South Sudan plans to resume crude output in Unity state by July after conflict in the world’s newest nation caused the northern region to freeze production.
Oil fields in Unity will gradually raise output toward the 50,000 bpd they produced before the December shutdown, Petroleum Ministry spokesman Nicodemus Ajak Bior said in an interview in the capital, Juba. A new refinery built by Russian and South Sudanese companies near the state capital, Bentiu, will begin producing 3,000 bpd of diesel in July, he said.
“In the beginning there will be a challenge to bring back production to the pre-shutdown levels,” Bior said. “People are working day and night to see to it that production has restarted.”
South Sudan’s oil output has fallen by about a third since fighting erupted on Dec. 15 between factions loyal to President Salva Kiir and his former deputy Riek Machar. Violence has left thousands of people dead and forced more than a million to flee their homes, according to the United Nations.
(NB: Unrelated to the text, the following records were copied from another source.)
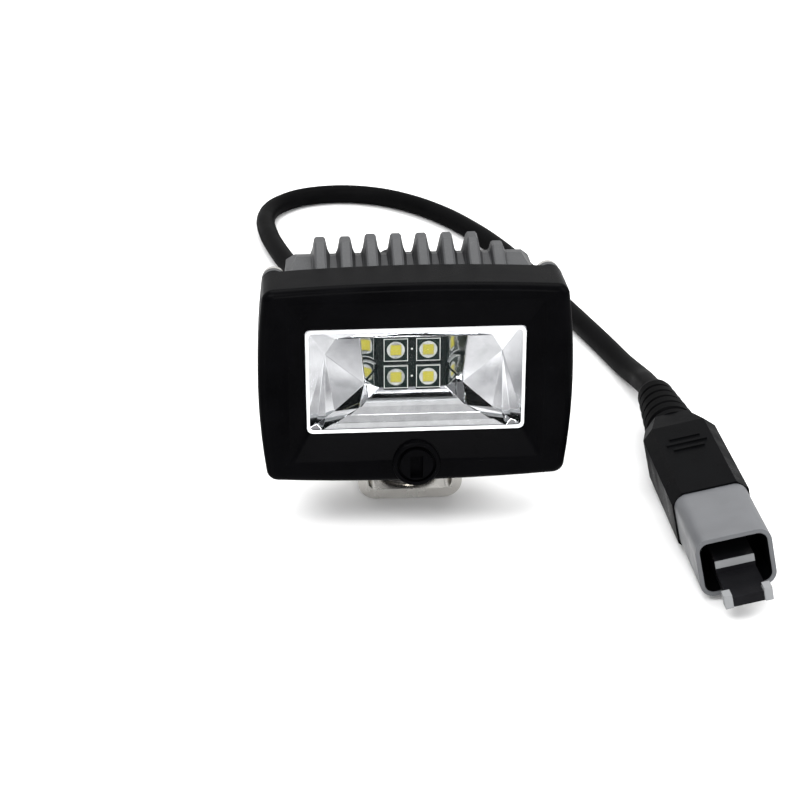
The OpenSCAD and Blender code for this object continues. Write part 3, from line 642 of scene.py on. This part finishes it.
def funnel_point(x, share, up):
    """Point of the funnel: x and up in millimetres, share from the board (0) to the lens (1)."""
    return Vector((x * MM, BOARD_FRONT + (REFLECTOR_FRONT - BOARD_FRONT) * share, WINDOW.z + up * MM))


# Corners of the right half of the funnel: millimetres across, share of the depth, millimetres up
THROAT_TOP = (8.1, 0, 5.9)
THROAT_RIDGE = (8.1, 0, -1.9)                 # where the upper ridge starts beside the light sources
THROAT_LOW = (8.0, 0, -7.2)
BOWL_TOP = (13.0, 0.9, 8.7)
BOWL_RIDGE = (11.8, 0.72, -3.6)
LEDGE = (18.6, 0.8, 8.3)
APEX = (21.1, 0.70, 4.1)
FOOT_A = (19.0, 0.78, -10.3)
FOOT_B = (21.2, 0.90, -11.5)
FOOT_C = (23.3, 0.91, -13.0)
RIM_TOP = (26.6, 1, 12.9)
RIM_LOW = (26.6, 1, -14.4)
LOW_RIDGE_MID = (13.1, 0.55, -10.5)
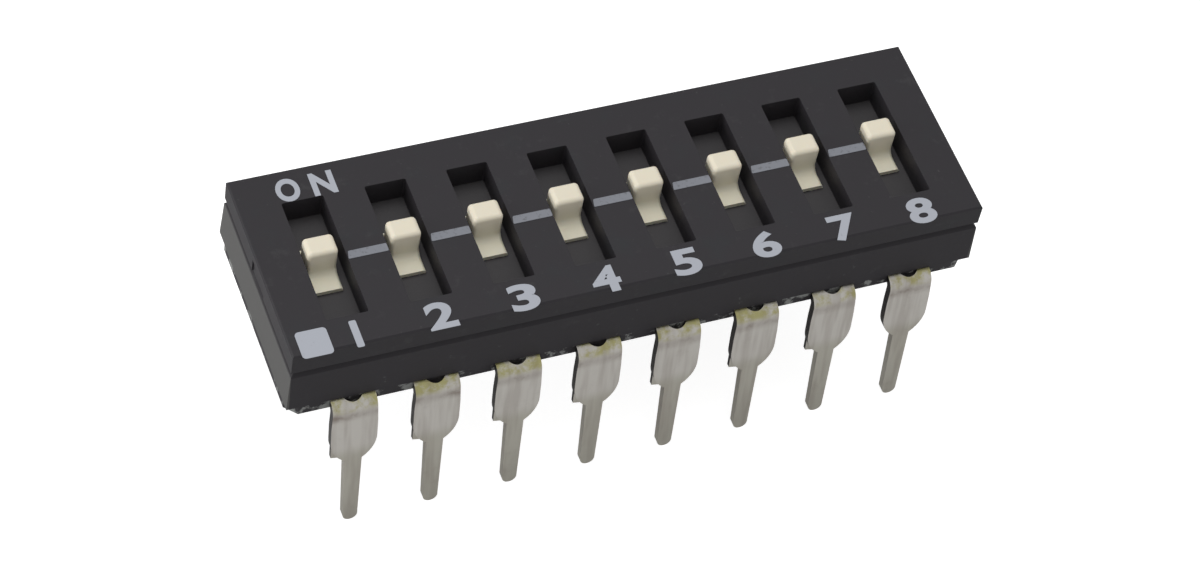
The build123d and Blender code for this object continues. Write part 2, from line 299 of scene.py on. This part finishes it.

The country is currently producing about 160,000 bpd from Upper Nile, the only state still pumping crude, Bior said. Machar has vowed to seize key oil installations in a bid to starve the military of revenue.
Government forces retook Bentiu from rebels on Jan. 26 and the Juba-based Sudd Petroleum Operating Co. has assessed damage to the facilities, Bior said. China National Petroleum Corp., India’s Oil & Natural Gas Corp. and Petroliam Nasional Bhd., the main producers of South Sudan’s oil, evacuated employees from the country due to the fighting.
Construction is finished on Bentiu’s refinery, a JV by Russia’s Safinat and the state-owned Nile Petroleum Corp., Bior said. A later expansion will raise output to 5,000 bpd, he said, without specifying a timescale.
“The refinery is ready, however commissioning will commence once the oil field in Unity state resumes production,” Bior said.
Construction of a 10,000 bpd refinery in Melut county, Upper Nile state, has halted due to the conflict, Bior said. Texas-based Ventech Engineers International LLC was building the facility which is set to produce diesel, kerosene and fuel oil, he said.
South Sudan, which gained independence from Sudan in July 2011, has sub-Saharan Africa’s third-biggest oil reserves, according to BP Plc data.
The country’s low-sulfur crude is prized by Japanese buyers as a cleaner-burning fuel for power generation. The country has the capacity to produce as much as 350,000 to 400,000 bpd, Foreign Minister Barnaba Marial Benjamin said on Feb. 11.